My final example comes from the wind power industry. A director of a national lab has said that the "technologies needed for wind power aren’t rocket science." The engineers at a company called FloDesign may disagree with this characterization since they have used an important part of rocket science - aerodynamics—to achieve a breakthrough in the efficiency of wind turbines through the use of a shrouded rotor. Interestingly, undergraduate-level fluid mechanics is all that is necessary to derive the maximum possible efficiency (59%) of a conventional wind turbine. It is only necessary to express familiar mechanical laws such as energy and momentum conservation in unfamiliar forms for fluids passing through control volumes [2].

Recommendations

While the preceding examples highlight the central role of THF in energy, these classical disciplines are also critical to a scientific understanding of many natural phenomena that people experience. Physics students should be encouraged to take courses in these areas if they are offered in the mechanical engineering curriculum, and at liberal arts schools these subjects should be included in the physics curriculum. Heat transfer cannot be understood without fluid mechanics, so fluids should be taught first. Fluid mechanics can be used to introduce vector fields and can serve as a conceptual bridge between mechanics and E&M. New laboratory experiments should be designed so that students can experience the science of fluids and heat.

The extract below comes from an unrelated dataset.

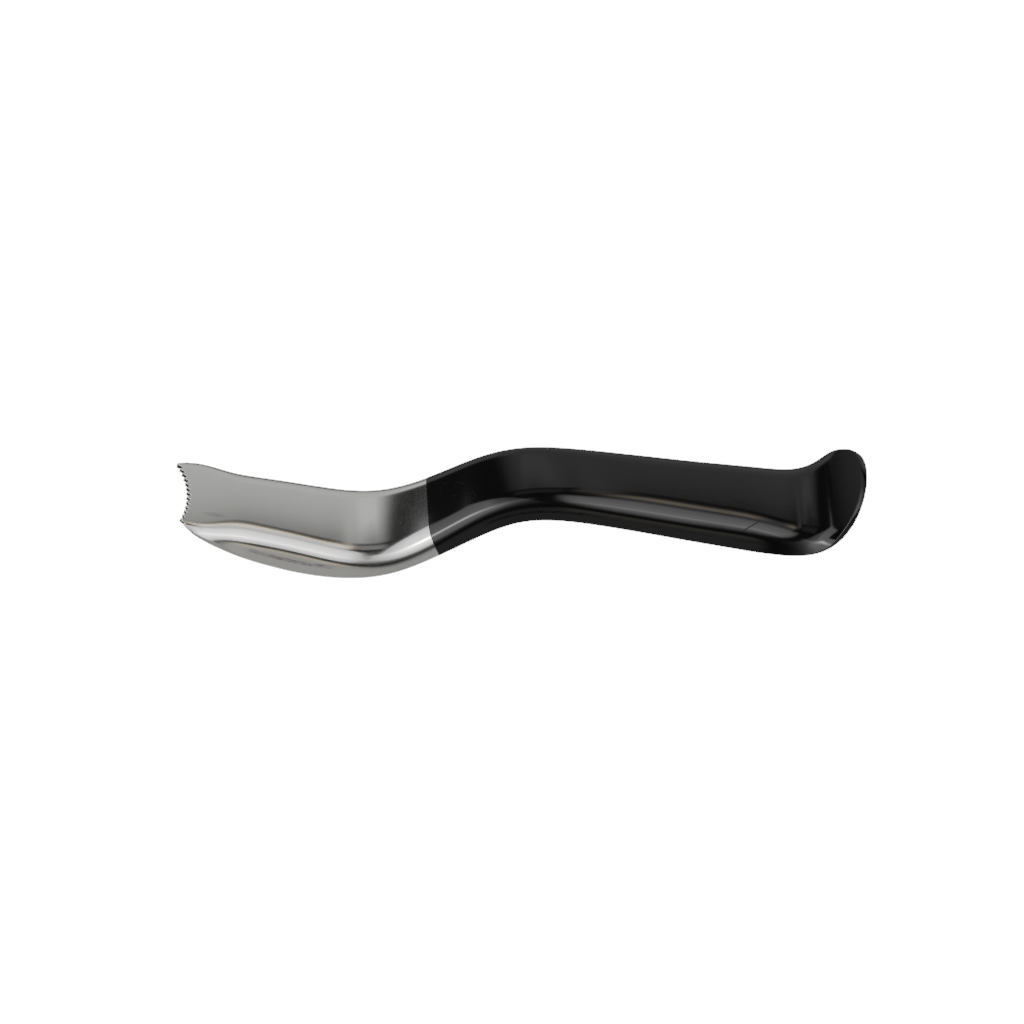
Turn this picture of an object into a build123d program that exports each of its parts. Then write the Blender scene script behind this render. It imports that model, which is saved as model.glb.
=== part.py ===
from build123d import *
import math
import os

# Cheek retractor: one strip of stainless sheet, pressed in a single piece.
# Seen from the side it runs in an S: a broad toothed blade at the left end
# dips into a trough, climbs to a crest and falls gently along the handle,
# whose end spreads into a rounded tongue that curls up.
# Seen end-on it is an upside-down gutter: a flat web, a bend along each side
# and a short splayed flange, so it lies on the lower edges of its flanges.
#
# Frame: +X along the length towards the handle, +Y across, +Z up,
# millimetres, origin at the middle of the bounding box's bottom face.

# ---------------------------------------------------------------- dimensions
SHEET = 1.20            # sheet thickness
SHEET_TIP = 0.85        # thickness at the toothed edge, where the blade is thinned
THIN_RUN = 25.0         # length over which the blade thins towards the teeth
EDGE_BREAK = 0.22       # width of the broken corners along the edges
CROWN = 0.020           # slight crown of the web, radians at CROWN_AT from the middle
CROWN_AT = 12.0
RAMP = 0.35             # share of each bend over which its curvature builds up

TOOTH_COUNT = 13        # V notches filed in the blade's end
TOOTH_PITCH = 1.489     # spacing of the notches along the edge
TOOTH_SHIFT = -0.37     # how far the row of notches sits off the blade's middle
TOOTH_DEPTH = 0.86      # depth of each notch
CRESCENT = 2.04         # how far the end is hollowed at its middle
CRESCENT_HALF = 9.39    # half chord of the hollowed end
# the blade's two outer corners are dressed round by hand, one more than the
# other: (distance from the foremost point, developed distance from the middle)
FAR_CORNER = [(-0.32, 9.32), (-0.22, 9.60), (0.08, 9.90), (0.60, 10.30), (1.20, 10.75), (1.70, 11.15)]
NEAR_CORNER = [(0.78, -8.75), (0.80, -9.08), (0.88, -9.43), (1.15, -9.93), (1.60, -10.50),
               (2.20, -11.06), (3.70, -12.45)]

GROUND_W = 0.95         # widest ground bevel along the blade's sides
GROUND_D = 0.52         # depth of that bevel into the edge
GROUND_AT = 9.5         # where it is widest, from the teeth
GROUND_END = 17.0       # where it has run out

LENGTH = 156.85         # developed length along the middle of the web
LOBE_START = 142.33     # where the tongue's outline starts to close
LOBE_POWER = 2.3        # fullness of the tongue's rounded end
LOBE_TOOL = 52.0        # slope of the sheet where the tongue is trimmed, degrees

# slope of the web's middle line along its own length: (distance, degrees)
SLOPE = [(0, -13.5), (8, -14.9), (16, -17.0), (24, -18.0), (32, -18.4), (38, -12.0),
         (43, 0.9), (48, 15.7), (54, 25.5), (60, 29.0), (66, 26.2), (72, 17.4),
         (78, 5.0), (84, -4.9), (92, -10.7), (102, -13.3), (112, -14.3), (122, -13.7),
         (129, -15.5), (134, -17.7), (139, -11.7), (144, 15.9), (149, 40.2), (154, 51.9),
         (163, 74.9)]
# half of the developed width, from the middle line to the edge
HALF_WIDTH = [(0, 10.00), (5, 12.70), (10, 14.10), (18, 15.44), (30, 16.22), (42, 15.29),
              (54, 14.16), (66, 13.74), (80, 13.24), (98, 13.68), (114, 14.55), (124, 15.14),
              (131, 15.45), (137, 15.28), (143, 14.85), (149, 14.27), (156, 13.55), (163, 13.80)]
# half width of the flat web, developed width of the bend, bend angle in degrees
SECTION = [(0, 8.05, 3.19, 42.0), (4, 8.40, 3.80, 47.0), (8, 7.36, 5.52, 53.8),
           (12, 6.08, 6.96, 59.2), (18, 5.94, 7.06, 60.9), (30, 6.60, 6.92, 61.1),
           (42, 7.10, 6.78, 61.0), (54, 6.33, 6.79, 60.7), (66, 5.66, 6.19, 60.9),
           (80, 5.46, 5.30, 61.0), (98, 4.45, 7.36, 61.0), (114, 4.71, 7.88, 61.0),
           (124, 5.22, 7.82, 61.2), (131, 5.84, 7.53, 60.6), (137, 6.66, 7.29, 55.9),
           (143, 8.20, 7.34, 45.5), (149, 10.80, 7.75, 34.5), (156, 12.90, 7.96, 17.5),
           (163, 14.70, 8.15, 2.0)]


# ------------------------------------------------------------- smooth tables
def spline(table):
    """Natural cubic spline through (position, value) pairs."""
    xs = [float(p[0]) for p in table]
    ys = [float(p[1]) for p in table]
    n = len(xs)
    h = [xs[i + 1] - xs[i] for i in range(n - 1)]
    # tridiagonal system for the second derivatives, zero at both ends
    lower, diag, upper, rhs = [0.0], [1.0], [0.0], [0.0]
    for i in range(1, n - 1):
        lower.append(h[i - 1])
        diag.append(2 * (h[i - 1] + h[i]))
        upper.append(h[i])
        rhs.append(6 * ((ys[i + 1] - ys[i]) / h[i] - (ys[i] - ys[i - 1]) / h[i - 1]))
    lower.append(0.0)
    diag.append(1.0)
    upper.append(0.0)
    rhs.append(0.0)
    for i in range(1, n):
        k = lower[i] / diag[i - 1]
        diag[i] -= k * upper[i - 1]
        rhs[i] -= k * rhs[i - 1]
    m = [0.0] * n
    m[-1] = rhs[-1] / diag[-1]
    for i in range(n - 2, -1, -1):
        m[i] = (rhs[i] - upper[i] * m[i + 1]) / diag[i]

    def at(x):
        i = 0
        while i < n - 2 and x > xs[i + 1]:
            i += 1
        if x < xs[0]:       # straight on beyond the first point
            d = (ys[1] - ys[0]) / h[0] - h[0] * (2 * m[0] + m[1]) / 6
            return ys[0] + d * (x - xs[0])
        a, b = xs[i + 1] - x, x - xs[i]
        return ((m[i] * a ** 3 + m[i + 1] * b ** 3) / (6 * h[i])
                + (ys[i] / h[i] - m[i] * h[i] / 6) * a
                + (ys[i + 1] / h[i] - m[i + 1] * h[i] / 6) * b)
    return at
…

A physics graduate student approached me after my talk and told me that while he agreed that these were important subjects he had learned them well as an undergraduate. Impressed, I asked him where he studied. "China," he replied.

References

[1]For example see R. Sonntag and C. Borgnakke, "Fundamentals of Engineering Thermodynamics," 2nd ed. (Wiley, Hoboken NJ, 2007).
[2] M. Hansen, "Aerodynamics of Wind Turbines," 2nd ed. (Earthscan, London UK, 2008).

Philip Gleckman received his Ph.D. in physics from the University of Chicago and his B.S. in physics from M.I.T. He is the Chief Scientist at eSolar, Inc.